If it's really PC....
The standard media are (quite properly for once!) looking with distaste at the Army's failure to toss out Nidal Hasan. Even as they belatedly do their job, they're still missing the point in a subtle but important way. Every report refers to the Politically Correct atmosphere, or Political Correctness Run Amok.
PC began as a Maoist term, part of the
old set of required English translations of Chinese Communist terms. This strange sub-language was often found in the English broadcasts of Radio Peking, or the English editions of People's Daily. Deviationist-roader, imperialist running dog, hegemonist, and so on. All of these constructions were awkward, but the translators had no choice.
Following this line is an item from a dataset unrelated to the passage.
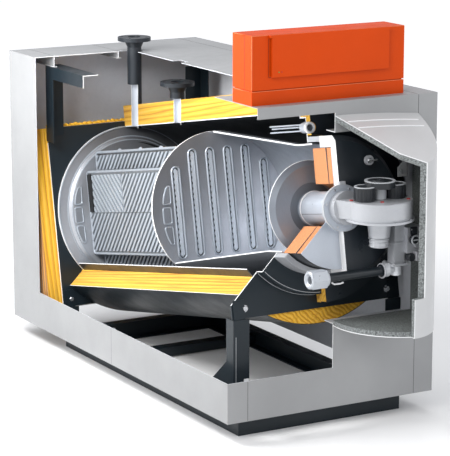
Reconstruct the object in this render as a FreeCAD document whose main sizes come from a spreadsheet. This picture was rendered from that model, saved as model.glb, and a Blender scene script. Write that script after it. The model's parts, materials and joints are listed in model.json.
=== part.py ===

PC was first used in a jocular way by American academic leftists in the '80s who knew that they were censoring their heterodox colleagues and students, didn't quite like the idea, but again had no choice given their own rigid adherence to Chairman Mao.
Since then it's loosened up, lost force and meaning, used by both sides in all possible directions.
In the Hasan case it takes a peculiar twist. Consider that the proper meaning of PC is censorship by the government, applied to
the people who are opposing the government. If we truly had a case of PC here,
and if the Army authorities were pro-American, the censorship would have been directed against Hasan. And this would be normal in the Army, which has never been an open and free forum. Because of the Army's unique job and unique need for complete loyalty, it has always been much stricter than the civilian government.
But here we have the exact opposite. Here the censorship was by the Army, applied to
the people who tried to defend the Army from Hasan. This leaves us with only one conclusion. The upper levels of the Army are on the same side as Hasan.